» **DATA PROVIDED**:
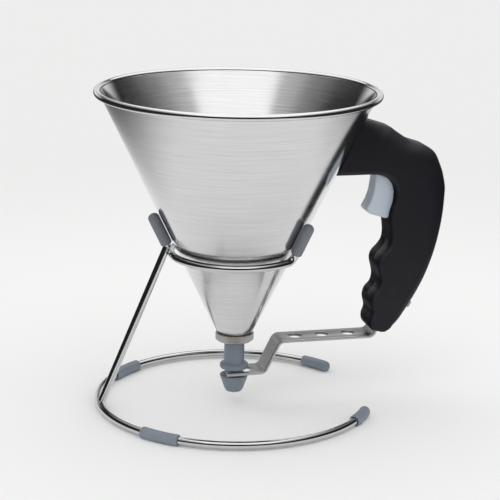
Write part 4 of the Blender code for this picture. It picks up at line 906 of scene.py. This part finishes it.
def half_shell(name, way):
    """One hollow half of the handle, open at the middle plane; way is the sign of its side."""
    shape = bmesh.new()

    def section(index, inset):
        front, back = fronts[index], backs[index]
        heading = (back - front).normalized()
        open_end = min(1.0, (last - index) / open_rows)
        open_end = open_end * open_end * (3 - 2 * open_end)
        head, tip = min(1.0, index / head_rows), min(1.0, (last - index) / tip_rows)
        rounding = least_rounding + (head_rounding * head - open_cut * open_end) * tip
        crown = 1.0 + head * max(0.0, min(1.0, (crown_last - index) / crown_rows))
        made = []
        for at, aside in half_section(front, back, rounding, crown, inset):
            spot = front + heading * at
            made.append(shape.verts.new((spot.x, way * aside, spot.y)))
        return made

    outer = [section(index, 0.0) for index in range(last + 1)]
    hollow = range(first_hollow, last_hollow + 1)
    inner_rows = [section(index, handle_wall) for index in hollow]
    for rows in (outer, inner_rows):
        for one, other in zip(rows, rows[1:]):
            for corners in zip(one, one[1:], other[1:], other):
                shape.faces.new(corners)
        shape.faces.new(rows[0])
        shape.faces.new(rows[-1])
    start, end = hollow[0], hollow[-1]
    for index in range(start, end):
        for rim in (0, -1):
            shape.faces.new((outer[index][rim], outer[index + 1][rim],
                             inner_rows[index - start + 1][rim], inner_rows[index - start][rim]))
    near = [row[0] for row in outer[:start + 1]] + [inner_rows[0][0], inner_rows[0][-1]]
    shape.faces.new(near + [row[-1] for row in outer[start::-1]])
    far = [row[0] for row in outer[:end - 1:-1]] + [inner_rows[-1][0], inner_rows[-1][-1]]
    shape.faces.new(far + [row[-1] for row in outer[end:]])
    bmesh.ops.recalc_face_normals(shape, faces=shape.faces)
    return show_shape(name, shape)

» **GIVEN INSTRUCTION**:
Return all of the data word for word.

» **EXERCISE RESPONSE**:
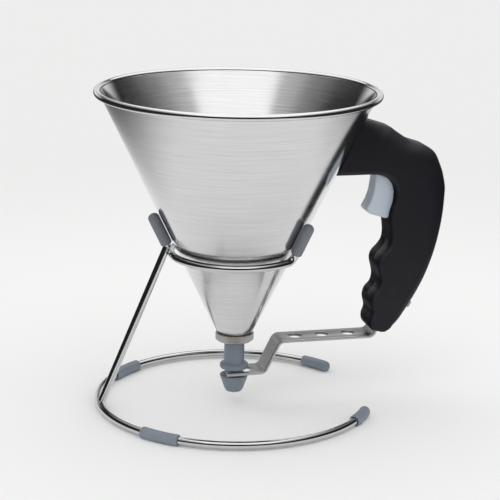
Write part 4 of the Blender code for this picture. It picks up at line 906 of scene.py. This part finishes it.
def half_shell(name, way):
    """One hollow half of the handle, open at the middle plane; way is the sign of its side."""
    shape = bmesh.new()

    def section(index, inset):
        front, back = fronts[index], backs[index]
        heading = (back - front).normalized()
        open_end = min(1.0, (last - index) / open_rows)
        open_end = open_end * open_end * (3 - 2 * open_end)
        head, tip = min(1.0, index / head_rows), min(1.0, (last - index) / tip_rows)
        rounding = least_rounding + (head_rounding * head - open_cut * open_end) * tip
        crown = 1.0 + head * max(0.0, min(1.0, (crown_last - index) / crown_rows))
        made = []
        for at, aside in half_section(front, back, rounding, crown, inset):
            spot = front + heading * at
            made.append(shape.verts.new((spot.x, way * aside, spot.y)))
        return made

    outer = [section(index, 0.0) for index in range(last + 1)]
    hollow = range(first_hollow, last_hollow + 1)
    inner_rows = [section(index, handle_wall) for index in hollow]
    for rows in (outer, inner_rows):
        for one, other in zip(rows, rows[1:]):
            for corners in zip(one, one[1:], other[1:], other):
                shape.faces.new(corners)
        shape.faces.new(rows[0])
        shape.faces.new(rows[-1])
    start, end = hollow[0], hollow[-1]
    for index in range(start, end):
        for rim in (0, -1):
            shape.faces.new((outer[index][rim], outer[index + 1][rim],
                             inner_rows[index - start + 1][rim], inner_rows[index - start][rim]))
    near = [row[0] for row in outer[:start + 1]] + [inner_rows[0][0], inner_rows[0][-1]]
    shape.faces.new(near + [row[-1] for row in outer[start::-1]])
    far = [row[0] for row in outer[:end - 1:-1]] + [inner_rows[-1][0], inner_rows[-1][-1]]
    shape.faces.new(far + [row[-1] for row in outer[end:]])
    bmesh.ops.recalc_face_normals(shape, faces=shape.faces)
    return show_shape(name, shape)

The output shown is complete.